If your dispute is about:
- A security deposit or unpaid rent → consult a Landlord/Tenant lawyer
- A defective car → consult a Lemon Law attorney
- You were hurt after a car accident → consult a Personal Injury attorney
Here are some other tips when consulting an attorney:
- You may want to find an attorney that is local to your area as the law may vary by county depending on the type of dispute.
- Make sure to ask the attorney how much the consultation costs before scheduling it! Some attorneys do provide free consultations.
- Write down all your questions before the consultation so you can maximize the lawyer's time.
2. Have you filed your lawsuit in time?
While you may have a winning lawsuit based on what happened, you can't officially win in small claims if you didn't file your lawsuit in time. This deadline is called the statute of limitations. The California legislature sets the deadlines and a lawsuit cannot be filed after the statute of limitations has been reached. The deadlines normally range from 1 to 4 years so don't delay in filing your lawsuit. Learn about common statutes of limitations.
3. Are you suing the right person?
How can you win your small claims lawsuit if you don't sue the right person or business?
Here are some examples:
- Your security deposit has not been returned. You have been dealing with John Smith the entire time you rented your unit. You decide to sue John Smith. Turns out John Smith is the property manager and not the landlord! To find who your landlord is, you should look through your lease or run a search on who owns the property you rented.
- You went to ABC Auto to fix your car but they never fixed it. ABC Auto may be an individual (sole proprietor) doing business as ABC Auto or ABC Auto may be an LLC or Corporation. Companies sometimes use a name other than their real legal entity name when doing business. This is called a fictitious business name.
4. Does anyone else need to be suing with you?
What if on the date of your small claims hearing, the judge determines that you are not the right person to be suing? Or maybe you can sue but you also need to include another person?
Here are some examples:
- In many small claims lawsuits over security deposits, your roommate should probably join you in the lawsuit if they also paid the security deposit.
- In small claims lawsuits over contracts, you need to make sure you were the person on the contract (many times it is your spouse).
- In small claims lawsuits over property damage such as a car accident, you need to prove you owned the property (like a car) you are suing over. Otherwise, the owner of the car likely needs to be included in the lawsuit.
5. Are you suing in the right court?
You can always sue an individual in small claims in the California county where they live. You can always sue a company in small claims in the California county where their business is located in.
You may be able to sue in a particular California county in other situations. For example:
- If you are suing about a car accident, you can sue in the county where the car accident occurred.
- If you are suing about a security deposit, you can sue in the county where the rented unit is located in.
- If you are suing about property damage to your house, you can sue in the county where your house is located in.
6. Have you notified the person you sued about the lawsuit?

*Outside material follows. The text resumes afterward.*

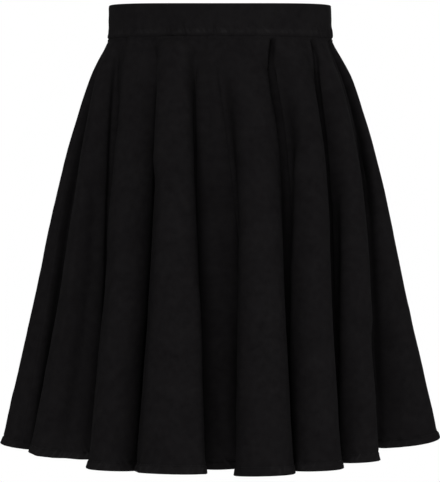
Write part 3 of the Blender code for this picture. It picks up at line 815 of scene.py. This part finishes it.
def make_waistband(finish):
    """Make the band: a strip folded at its top edge, open at the centre back."""
    bottom = -BAND_HEIGHT + SEAM_GAP_UNDER_BAND
    end = 180.0 - math.degrees(BAND_OPENING / 2.0 / WAIST_RADIUS)
    angles = np.linspace(-end, end, BAND_COLUMNS + 1)
    run = np.radians(angles) * WAIST_RADIUS
    dips = BAND_FRONT_DIP * np.maximum(np.cos(np.radians(angles)), 0.0)**2
    inside = -BAND_INSIDE_WAVE * rough_line(run, BAND_INSIDE_WAVE_SIZE, SEEDS["band_inside"])
    rows, flats = [], []
    for out, height, face in band_profile(bottom):
        lift = 0.0
        if face == "outer":
            lift = band_relief(angles, height)
        elif face == "inner":
            lift = inside
        calm = step_up(-height, 0.0, BAND_TOP_CALM)
        row = waist_point(angles, out + lift * calm, height)
        row[:, 2] -= dips * (height - bottom) / -bottom
        rows.append(row)
        flats.append(np.column_stack([run, np.full(len(angles), height + out)]))
    numbers = corner_numbers(rows)
    faces = []
    for lower, upper in zip(numbers, numbers[1:] + numbers[:1]):
        faces += strip_faces(upper, lower)
    faces.append(tuple(row[0] for row in numbers))
    faces.append(tuple(row[-1] for row in numbers[::-1]))
    band = mesh_object("band", np.concatenate(rows), faces, np.concatenate(flats))
    dress(band, finish)
    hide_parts("waistband")
    return band


# ---- Materials ----
COTTON_DARK = (0.0062, 0.0056, 0.0061)
COTTON_LIGHT = (0.0124, 0.0116, 0.0122)
COTTON_PAINTED_HIGHLIGHT = (0.0240, 0.0230, 0.0238)   # painted highlight on the ridges of the puckers
RIB_PITCH = 0.0009
YARN_PITCH = 0.00045
RIB_HEIGHT = 0.6             # shares of the cloth's bump depth
YARN_HEIGHT = 0.25
FUZZ_HEIGHT = 1.2
TAPE_RIB_HEIGHT = 0.4
PATCH_SHADE = 0.8            # shares of the shade from dark to light
WEAVE_SHADE = 0.12
WEAVE_LEVEL = 0.9
PAINTED_SHEEN_LIFT = 0.15         # painted sheen: added to the shade along the strips of the hem and the band
# least share of the painted sheen where its patches are off
PAINTED_SHEEN_LEAST = 0.4
STREAK_WIDTH = 0.0034        # of the painted highlights on the ridges of the puckers
WORN_EDGE = 0.56             # pointiness where the lacquer is worn

NOISES = {
    # name: turns per metre, detail, roughness
    "fuzz": (1500.0, 2.0, 0.5),
    "patch": (26.0, 3.0, 0.55),
    "cloud": (120.0, 4.0, 0.68),
    # patches of the painted sheen and of the painted highlights
    "painted_light_patch": (26.0, 1.0, 0.5),
    "streak": (1.0, 1.0, 0.5),           # turns per streak
    "thread_grain": (900.0, 3.0, 0.5),
    "metal_grain": (1400.0, 3.0, 0.5),
}
GRAINED = [
    # name, dark, light, least_roughness, specular, rib_pitch, bump_depth
    ("black_thread", (0.006, 0.006, 0.0062), (0.012, 0.012, 0.0125), 0.50, 0.15, 0.0004, 4e-5),
    ("black_woven_tape", (0.0055, 0.0055, 0.0058), (0.0105, 0.0105, 0.011),
     0.70, 0.05, 0.0008, 1.2e-4),
    ("black_nylon_coil", (0.006, 0.006, 0.0062), (0.010, 0.010, 0.0103),
     0.25, 0.25, 0.0013, 3e-5),
]


class Look:
    """A material being made, with its node tree and its Principled shader."""

    def __init__(self, name):
        self.material = bpy.data.materials.new(name)
        self.material.use_nodes = True
        self.tree = self.material.node_tree
        self.shader = self.tree.nodes["Principled BSDF"]

    def fill(self, node, inputs):
        """Set a node's inputs to values, or link them to other nodes' outputs."""
        for socket, value in inputs.items():
            if isinstance(value, bpy.types.NodeSocket):
                self.tree.links.new(value, node.inputs[socket])
            else:
                node.inputs[socket].default_value = value

    def node(self, kind, inputs):
        """Add a node with its inputs."""
        node = self.tree.nodes.new("ShaderNode" + kind)
        self.fill(node, inputs)
        return node

    def math(self, operation, *values):
        """Add a Math node."""
        node = self.node("Math", dict(enumerate(values)))
        node.operation = operation
        return node.outputs[0]

    def add(self, first, second):
        return self.math("ADD", first, second)

    def times(self, first, second):
        return self.math("MULTIPLY", first, second)

    def ribs(self, place, pitch):
        """Add a sine wave, from -1 to 1."""
        return self.math("SINE", self.times(place, 2.0 * math.pi / pitch))

    def noise(self, place, name):
        """Add one of the noise textures."""
        scale, detail, roughness = NOISES[name]
        return self.node("TexNoise", {"Vector": place, "Scale": scale, "Detail": detail,
                                      "Roughness": roughness}).outputs["Fac"]

    def rise(self, value, start, end):
        """Add a smooth rise from 0 at start to 1 at end."""
        node = self.node("MapRange", {"Value": value, "From Min": start, "From Max": end})
        node.interpolation_type = "SMOOTHSTEP"
        return node.outputs["Result"]

    def blend(self, factor, dark, light):
        """Add a colour ramp from dark to light."""
        node = self.node("ValToRGB", {"Fac": factor})
        for element, colour in zip(node.color_ramp.elements, (dark, light)):
            element.color = colour + (1.0,)
        return node.outputs["Color"]

    def finish(self, colour, specular, roughness, height, strength, depth):
        """Fill the shader; roughness is a grain with its share and its least value."""
        grain, share, least = roughness
        bumps = self.node("Bump", {"Height": height, "Strength": strength, "Distance": depth})
        self.fill(self.shader, {
            "Base Color": colour,
            "Roughness": self.add(self.times(grain, share), least),
            "Specular IOR Level": specular,
            "Normal": bumps.outputs["Normal"],
        })
        return self.material


def sheen_and_highlight_marks(look, uv, edge, run, zone):
    """Return the painted sheen along the hem and band strips, and the painted highlights on the
    ridges of its puckers.

    edge runs across the stitching and run along it, in metres; zone is the stretch of edge.
    """
    painted_sheen = look.times(look.rise(edge, zone[0] - 0.001, zone[0] + 0.001),
                         look.rise(edge, zone[1] + 0.002, zone[1] - 0.002))
    light_patches = look.rise(look.noise(uv, "painted_light_patch"), 0.36, 0.58)
    slanted = look.add(look.times(run, 1.0 / STREAK_WIDTH), look.times(edge, 0.5 / STREAK_WIDTH))
    streak = look.node("CombineXYZ", {"X": slanted, "Y": look.times(edge, 0.25 / STREAK_WIDTH)})
    highlight_dash = look.rise(look.noise(streak.outputs["Vector"], "streak"), 0.50, 0.72)
    painted_highlight = look.times(look.times(highlight_dash, light_patches), painted_sheen)
    return look.times(painted_sheen, look.add(light_patches, PAINTED_SHEEN_LEAST)), painted_highlight


def cotton_material(name, lightness, mottle, in_ring, zone, highlight_strength):
    """Make the black cotton: a fine twill with a faint nap, uneven in its black.

    The UV map is the flat cut. in_ring tells the flat ring of the panels from the band's strip.
    zone is the stretch, in metres from the ring's middle or from the band's top edge, that is
    painted a little lighter, a painted sheen. wear is how strongly the painted highlights on its
    ridges show.
    """
    look = Look(name)
    flat_cut = look.node("UVMap", {})
    flat_cut.uv_map = "flat_cut"
    uv = flat_cut.outputs["UV"]
    split = look.node("SeparateXYZ", {"Vector": uv})
    across, along = split.outputs["X"], split.outputs["Y"]
    edge, run = along, across
    if in_ring:
        radius = look.node("VectorMath", {0: uv})
        radius.operation = "LENGTH"
        edge = radius.outputs["Value"]
        run = look.times(look.math("ARCTAN2", across, look.times(along, -1.0)), HEM_RADIUS)
    # painted sheen along the hem and band strips, and painted highlights on the ridges of the
    # puckers
    painted_sheen, painted_highlight = sheen_and_highlight_marks(look, uv, edge, run, zone)
    rib = look.ribs(look.add(across, along), RIB_PITCH)
    weave = look.add(look.times(rib, RIB_HEIGHT),
                     look.times(look.ribs(across, YARN_PITCH), YARN_HEIGHT))
    fuzz = look.noise(uv, "fuzz")
    shade = look.add(look.times(look.noise(uv, "patch"), PATCH_SHADE),
                     look.times(look.add(weave, WEAVE_LEVEL), WEAVE_SHADE))
    shade = look.add(shade, look.times(look.add(look.noise(uv, "cloud"), -0.5), mottle))
    # painted sheen: the hem and band strips are lightened
    shade = look.add(shade, look.times(painted_sheen, PAINTED_SHEEN_LIFT))
    dark = tuple(lightness * channel for channel in COTTON_DARK)
    light = tuple(lightness * channel for channel in COTTON_LIGHT)
    # painted highlight: the ridges of the puckers are mixed toward a lighter colour
    colour = look.node("MixRGB", {"Fac": look.times(painted_highlight, highlight_strength),
                                  "Color1": look.blend(shade, dark, light),
                                  "Color2": COTTON_PAINTED_HIGHLIGHT + (1.0,)}).outputs["Color"]
    look.fill(look.shader, {"Sheen Weight": 0.002, "Sheen Roughness": 0.45})
    return look.finish(colour, specular=0.015, roughness=(fuzz, 0.10, 0.82),
                       height=look.add(weave, look.times(fuzz, FUZZ_HEIGHT)),
                       strength=0.35, depth=0.00012)


def grained_material(name, dark, light, least_roughness, specular, rib_pitch, bump_depth):
    """Make a material with a fine grain and level ribs, for thread, tape and coil."""
    look = Look(name)
    place = look.node("TexCoord", {}).outputs["Object"]
    level = look.node("SeparateXYZ", {"Vector": place}).outputs["Z"]
    grain = look.noise(place, "thread_grain")
    height = look.add(grain, look.times(look.ribs(level, rib_pitch), TAPE_RIB_HEIGHT))
    return look.finish(look.blend(grain, dark, light), specular=specular,
                       roughness=(grain, 0.20, least_roughness),
                       height=height, strength=0.3, depth=bump_depth)


def lacquer_material():
    """Make the zip's black lacquer: satin, with worn edges that show a little of the zinc."""
    look = Look("black_lacquered_zinc")
    grain = look.noise(look.node("TexCoord", {}).outputs["Object"], "metal_grain")
    pointiness = look.node("NewGeometry", {}).outputs["Pointiness"]
    worn = look.times(look.math("GREATER_THAN", pointiness, WORN_EDGE), grain)
    colour = look.blend(worn, (0.008, 0.008, 0.0083), (0.030, 0.029, 0.028))
    return look.finish(colour, specular=0.22, roughness=(grain, 0.22, 0.30),
                       height=grain, strength=0.2, depth=0.00003)


# ---- Stage, lights and camera ----
CAMERA_PLACE = Vector((0.0, -2.1955, -0.1284))
CAMERA_TARGET = Vector((0.0, 0.0, -0.2688))
CAMERA_LENS = 142.9          # millimetres, as is the sensor's width
CAMERA_SENSOR = 36.0
FLOOR_HEIGHT = -1.15
FLOOR_RADIUS = 2.6
FLOOR_SIDES = 96
SKIRT_MIDDLE = (0.0, 0.0, -0.27)
AMBIENT_STRENGTH = 0.21
BACKDROP_STRENGTH = 1.0
LIGHTS = [
    # name, place, size, watts
    ("front_light", (-0.45, -3.6, 0.35), 2.6, 59.5),
    ("top_light", (0.0, -0.3, 2.6), 3.0, 28.0),
    ("back_light", (0.35, 3.6, 0.35), 2.6, 55.0),
    ("left_side_light", (3.4, -0.5, 0.30), 1.8, 26.0),
    ("right_side_light", (-2.8, 2.3, 0.30), 1.8, 7.0),
]


def aim(thing, place, target):
    """Put a camera or light in its place, pointing at a target."""
    thing.location = place
    thing.rotation_mode = "QUATERNION"
    thing.rotation_quaternion = (Vector(target) - Vector(place)).to_track_quat("-Z", "Y")
    bpy.context.scene.collection.objects.link(thing)


def make_camera():
    """Place the camera as in the photograph: in front, a little below the band."""
    data = bpy.data.cameras.new("camera")
    data.lens = CAMERA_LENS
    data.sensor_width = CAMERA_SENSOR
    data.clip_end = 60.0
    camera = bpy.data.objects.new("camera", data)
    aim(camera, CAMERA_PLACE, CAMERA_TARGET)
    bpy.context.scene.camera = camera


def make_stage():
    """Make a round pale floor under the skirt."""
    turns = np.linspace(0.0, 2.0 * math.pi, FLOOR_SIDES, endpoint=False)
    corners = [(FLOOR_RADIUS * math.cos(turn), FLOOR_RADIUS * math.sin(turn), FLOOR_HEIGHT)
               for turn in turns]
    floor = mesh_object("floor", corners, [tuple(range(FLOOR_SIDES))])
    look = Look("pale_floor")
    look.fill(look.shader, {"Base Color": (0.90, 0.90, 0.90, 1.0), "Roughness": 0.9,
                            "Specular IOR Level": 0.1})
    floor.data.materials.append(look.material)


def make_light():
    """Light the skirt as in a white studio: bright surroundings and large soft lights."""
    world = bpy.data.worlds.new("studio")
    bpy.context.scene.world = world
    world.use_nodes = True
    tree = world.node_tree
    background = tree.nodes["Background"]
    background.inputs["Color"].default_value = (1.0, 1.0, 1.0, 1.0)
    rays = tree.nodes.new("ShaderNodeLightPath")
    seen = tree.nodes.new("ShaderNodeMapRange")
    seen.inputs["To Min"].default_value = AMBIENT_STRENGTH
    seen.inputs["To Max"].default_value = BACKDROP_STRENGTH
    tree.links.new(rays.outputs["Is Camera Ray"], seen.inputs["Value"])
    tree.links.new(seen.outputs["Result"], background.inputs["Strength"])
    for name, place, size, watts in LIGHTS:
        data = bpy.data.lights.new(name, "AREA")
        data.shape = "SQUARE"
        data.size = size
        data.energy = watts
        aim(bpy.data.objects.new(name, data), place, SKIRT_MIDDLE)
    bpy.context.scene.view_settings.view_transform = "Standard"


# ---- The whole ----
COTTON = cotton_material("black_cotton_twill", lightness=1.0, mottle=1.40, in_ring=True,
                         zone=(HEM_RADIUS - HEM_DEPTH - 0.001, HEM_RADIUS + 0.01), highlight_strength=0.45)
BAND_COTTON = cotton_material("black_cotton_band", lightness=1.04, mottle=1.1, in_ring=False,
                              zone=(0.005 - BAND_HEIGHT, 0.010 - BAND_HEIGHT), highlight_strength=0.36)
THREAD, TAPE, COIL = [grained_material(*row) for row in GRAINED]
LACQUER = lacquer_material()
make_camera()
make_stage()
make_light()

PANELS = [
    # name, node, first and last cloth angle
    ("front_cloth", "front_panel", -90.0, 90.0),
    ("back_cloth_right", "back_panel_right", -180.0, -90.0),
    ("back_cloth_left", "back_panel_left", 90.0, 180.0),
]
BAND = make_waistband(BAND_COTTON)
for name, node, first, last in PANELS:
    panel = make_panel(name, first, last, node, COTTON)
    stitches = make_hem_stitches(name + "_hem_stitches", first, last, THREAD)

ALLOWANCES = [
    # name, cloth_angle, starts (length below the waist seam)
    ("right_seam_edges", -90.0, 0.001),
    ("left_seam_edges", 90.0, 0.001),
    ("back_seam_edges", 180.0, ZIP_BELOW_SEAM + 0.002),
]
for allowance in ALLOWANCES:
    make_allowance(*allowance, COTTON)
make_zip_tape(TAPE)
make_zip_coil(COIL)
make_tape_stitches("zip_stitches_right", -TAPE_STITCHES_FROM_MIDDLE, THREAD)
make_tape_stitches("zip_stitches_left", TAPE_STITCHES_FROM_MIDDLE, THREAD)
for node in ("zip_slider", "zip_pull"):
    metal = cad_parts[node].data.materials
    metal.clear()
    metal.append(LACQUER)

You have filed your lawsuit and have all your evidence ready for the hearing date. How is the person you sued supposed to learn about the small claims lawsuit? If you show up to the hearing date without notifying (serving) the person you sued about the lawsuit you filed against them, you will not be able to win your small claims lawsuit.
Serving (the process of notifying the person you sued of the lawsuit) is one of the most important steps to winning your small claims lawsuit. Here are some tips:
- You should serve your small claims lawsuit as soon as it is filed. There are specific serving deadlines you have to meet and many times the lawsuit needs to be served at least 30 days before the hearing date.
- You cannot serve your own lawsuit. You must have a neutral party over the age of 18 serve the lawsuit.
- You can serve the person you sued at home or at work.
7. Have you prepared your evidence?
One of the most important steps to winning a small claims case is to prepare your evidence. If there is evidence like pictures, videos, and text messages in your case, you should bring it to the hearing (you should make a copy for yourself, the judge, and the defendant).
Here are some examples of evidence that may be important depending on the dispute:
- Lawsuits involving a contract. A copy of your contract and any communications you have had with the person you are suing (text messages, emails, letters).
- Security deposit lawsuits. Before and after pictures of the place you rented, your lease, and any communications you have had with your landlord.
- Disputes with contractors. Before and after pictures of the work they were going to do at your home, invoices, and text messages with the contractor.
Remember it isn't just about bringing your evidence to the hearing. It is about making sure your evidence is organized prior to the hearing. We have seen many small claims hearings where the person suing is scrambling in front of the judge looking for their evidence with a frustrated judge. You don't want this to be you!
8. Have you practiced?
Even the most skilled lawyers practice what they are going to say to the judge over and over again. This helps to not go off on a tangent due to nerves.
Many judges prefer you start off with the main point, for example, "your honor, I am suing because my landlord did not return my security deposit" and then go into the details. When going through the details one of the best methods is to go in chronological order.
For example, "I rented the apartment in January 2020, I moved out in December 2020, in January 2021 I requested that the landlord return my security deposit."